There is the rather shadowy deal entered into with Consensus, a marketing company, which could, if their promises come to fruition, earn USACA millions of dollars in fees for sanctioning ODIs involving overseas teams, mainly from Asia . But the deal is very much up in the air and the promises are no more than that. But the prospect of such riches does help explain why Dainty and his associates seem so keen to cling to office.

Thirdly is the question of how will USACA be made to operate at the levels of efficiency required by ICC to meet its responsibilities as an Associate Member, when it has failed to meet a single one of them in the last ten years?

This is the issue that has been most remarked upon by USACA's critics, from Ehsan Mani and Malcolm Speed to just about every stakeholder in US cricket outside the USACA inner circle. But the ICC requirements for Associate Membership are not even mentioned in the new USACA constitution, nor are any provisions made for meeting any of them.

Where things go from here is the big question. Most US cricket leagues whose clubs are members of USACA have their presidents as members of CLP. Any constitution, which fails to address the fundamental issues facing cricket, may well be rejected by them.

There are, however, differences of opinion within CLP. Some want to get any kind of constitution adopted, and vote in a new USACA leadership as soon as possible, leaving fundamental changes for later. Others argue that only in a brand-new constitution can a slew of fundamental changes be instituted from the start, and they want a draft constitution to contain most of the items that were proposed on their behalf to the ICC. They are unwilling to settle for less.

Only time will tell, of course, which of these viewpoints will be likely to prevail. But that time is not far off.

Martin Williamson is executive editor of ESPNcricinfo and managing editor of ESPN Digital Media in Europe, the Middle East and Africa

Comments have now been closed for this article

  • testli5504537 on November 29, 2007, 7:13 GMT

    U.S. cricket hasn’t been much heard of ever since the ICC Champions Trophy 2004 in England, where they managed to cross a hundred against New Zealand, and claim an Aussie wicket.

    U.S. cricket should take a leaf out of the book of their northern neighbours Canada, who have featured in three out of the nine ICC World Cups played thus far. As in the U.S., cricket in Canada is played mainly by expatriates - World Cup centurion John Davison is from Australia, West Indian Austin Codrington managed a five-wicket haul in Canada’s surprise victory over Bangladesh in the ICC World Cup 2003. Canada managed two Man-of-the-Matches in the same tournament. These are little achievements, but achievements, nonetheless, especially for an ICC Associate nation.

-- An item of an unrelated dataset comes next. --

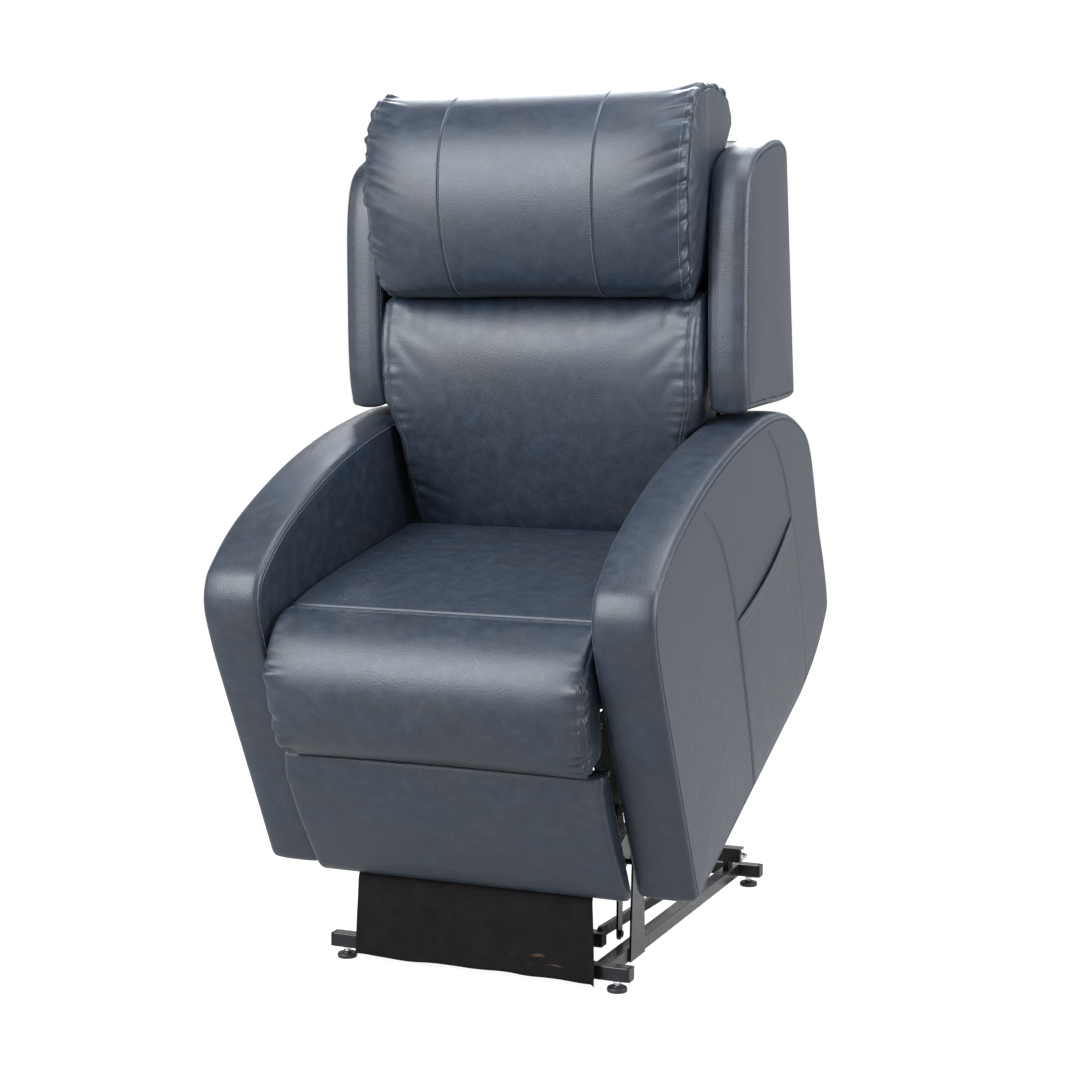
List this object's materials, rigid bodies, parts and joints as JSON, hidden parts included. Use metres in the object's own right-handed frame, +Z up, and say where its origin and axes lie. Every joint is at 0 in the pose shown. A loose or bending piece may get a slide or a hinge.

    Weekend cricket among expatriate professionals is great in the U.S., but someone, possibly from the cricket crazy and cricket starved expatriates, should take the mantle of keeping U.S. returning to the big league. That may be a tough call for a non-cricket professional, but perhaps an inspired lot of such like-minded individuals can take a few strides for changing the face of U.S. cricket for better and once for all.

  • testli5504537 on November 26, 2007, 18:30 GMT

    Hammad has the right of it. For most of the cricketers in the States, the absence of a governing body doesn't mean a thing. It would be nice if some body was making an effort to popularize the game outside the expat community, but most of the administration of cricket takes place at a local level and at the level most of us play there's no need for larger conglomerations.

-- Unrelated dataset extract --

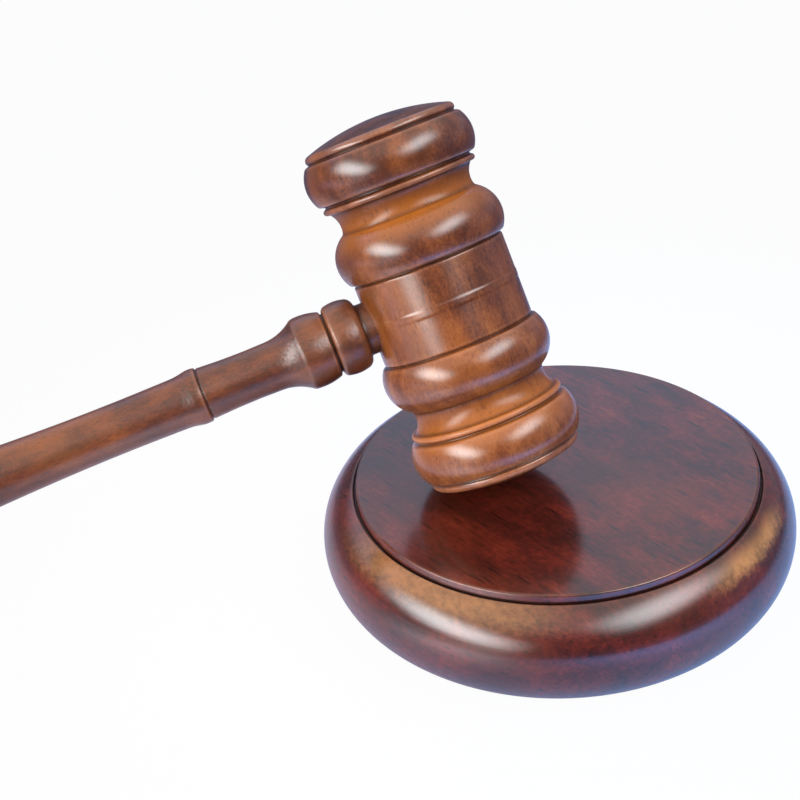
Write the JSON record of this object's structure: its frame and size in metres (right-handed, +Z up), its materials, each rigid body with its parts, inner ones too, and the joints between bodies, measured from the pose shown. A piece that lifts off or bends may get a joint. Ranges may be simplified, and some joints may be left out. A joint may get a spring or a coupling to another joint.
{
  "type": "gavel with sounding block",
  "caption": "Turned wooden gavel with a beaded head and slim handle, leaning on its round sounding block with a half-round rim and felt base.",
  "frame": {"origin": "on the table, under the middle of the sounding block's felt", "axes": "+Z up; the handle runs out from the head towards -X, seen from above"},
  "size_m": [0.3329, 0.1016, 0.1042],
  "materials": {
    "block_wood": "dark mahogany stain under clear gloss lacquer",
    "felt": "dark green wool felt",
    "head_wood": "red-brown hardwood under clear gloss lacquer",
    "handle_wood": "red-brown hardwood under clear gloss lacquer"
  },
  "bodies": {
    "block": {"sound_block": "block_wood", "base_felt": "felt"},
    "gavel": {"gavel_head": "head_wood", "gavel_handle": "handle_wood"}
  },
  "joints": [
    {"name": "gavel_lift", "type": "slide", "parent": "block", "child": "gavel", "axis": [0, 0, 1], "range_m": [0, 0.15]}
  ]
}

  • testli5504537 on November 21, 2007, 3:18 GMT

    Ok, where is this "NEW" constitution for all to read? Or is it the same piece of garbage that was floated weeks ago. I agree with Hammad Siddiqi. local cricket is well and a national governing body the likes of USACA with Dainty etal anywhere in the picture is a farce. Remember ICC's letter to Dainy? Least we forget, he and his puppets have not changed their stripes, in fact the stripes should be traded in for jumpsuit orange as in enemy combatants of cricket and therefore be sent to GITMO.

  • testli5504537 on November 20, 2007, 18:48 GMT

    All this political mumbo jumbo and hogwash about constitutions and the like. All we bloody well want to do is play some frickin' CRICKET!!

    As a weekend cricketer in the U.S I really don't give a rat's ass who's running the show as long as cricket starved expats in the U.S get some match time.

    We (the cricketers) have managed to organize leagues and play tournaments without any support or official backing. We payed out of pocket for ground fees, equipment, travelling costs, website development of our respective clubs and hundreds of other things. We do this for the purest reasons, for love of the game.

    What would change if the USACA get it's house in order and receives official ICC recognition? would we see an officially sanctioned league? a first class set up? training academies? talent scouts? cricket grounds in major cities? and the coup de grace...a competitive cricket team of U.S nationals playing series against the big boys?

    Forgive me, but I seriously doubt it. The so called powers that be in U.S Cricket are just trying to milk the cash cow that is modern cricket and their grubby attempts don't fool anyone. We need men (and women!) of goodwill and genuine love for cricket to take the helm at some point otherwise cricket in the U.S will always be the way it has; weekend games of 20 overs a side between doctors, lawyers, bankers, software engineers, gas station and motel owners and the guy who owns the corner shop.